Kanser Tedavisinin Kapsamı ve Pelvik Tabanın Önemi
Doç. Dr. Özcan, kanser tedavisi sonrasında pelvik taban rehabilitasyonunun önemine dikkat çekti. Bu rehabilitasyon, tedavi sürecinde yaşanan komplikasyonların, doktor önerisi ile gerçekleştirilen uygulamalarla en aza indirilebileceğini belirtti. Pelvik bölgenin, sürekli olarak ihmal edilen bir alan olduğunu ifade eden Özcan, bu bölgedeki kasların zayıflaması veya aşırı gerilmesinin hem fiziksel hem de psikolojik sorunlara yol açabileceğini dile getirdi.
Pelvik yapının rektum, mesane, üretra, rahim ve vajina gibi organları kapsayan bir kas ve bağ dokusu sistemi olduğuna işaret eden Özcan, özellikle prostat, rahim, yumurtalık, rahim ağzı, mesane, rektum ve kolon kanserlerinin pelvik taban disfonksiyonuna neden olabilecek en yaygın kanser türleri arasında bulunduğunu belirtti.

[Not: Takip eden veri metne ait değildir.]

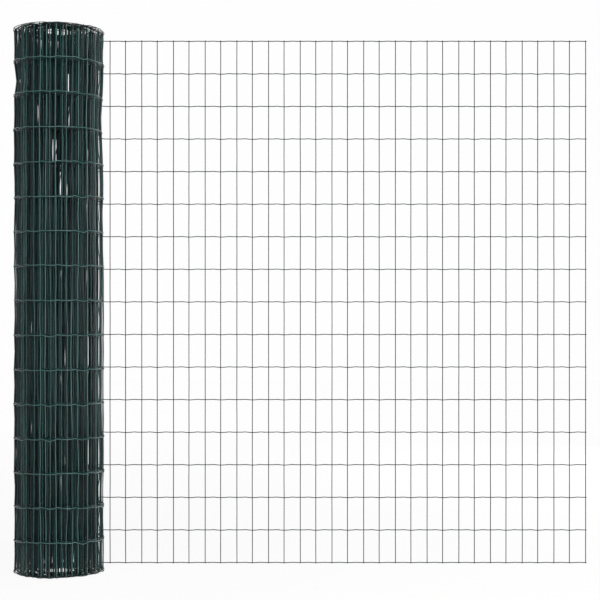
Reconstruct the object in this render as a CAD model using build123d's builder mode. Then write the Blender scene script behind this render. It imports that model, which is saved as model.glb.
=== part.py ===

Cerrahi müdahale, radyoterapi ve hormon tedavilerinin bu alandaki yapıları nasıl etkileyebileceğini de vurguladı. Kadınların jinekolojik kanserleri sonrasında pelvik taban yapılarının sıkça etkilendiğini ve erkeklerin prostat kanseri sonrasında idrar kaçırma ve cinsel işlev bozukluğu yaşadıklarını aktardı.
Rehabilitasyon Sürecinin Bireyselliği
Doç. Dr. Özcan, kanser tedavisi sürecinin hem fiziksel hem de psikolojik zorluklar içerdiğini ve bu nedenle tedavi sonrası fonksiyonel kayıpların öneminin büyük olduğuna dikkat çekti. Pelvik taban rehabilitasyonunun, kas gücünün yeniden kazandırılması, kas ve sinir koordinasyonunun sağlanması ve genel fonksiyonların geri dönüşü adına etkili bir yöntem olduğu bilgisini paylaştı. Rehabilitasyon sürecinin bireylerin ihtiyaçlarına özel olarak planlandığını ifade eden Özcan, bu sürecin sadece egzersizle sınırlı kalmadığını, aynı zamanda güncel tekniklerle desteklendiğini de belirtti. Kliniklerinde hastalarına yalnızca fiziksel destek sağlamanın ötesinde, duygusal bir güven ortamı oluşturmanın da önemli olduğunu vurguladı. Özkan, toplumda bu konuların daha çok normalleşmesi ve bireylerin bu tür sorunlar hakkında yardım alma konusunda cesaretlenmesi gerektiğini düşünüyor. İyileşmenin, fark etme ve konu hakkında konuşma ile başladığını sözlerine ekledi.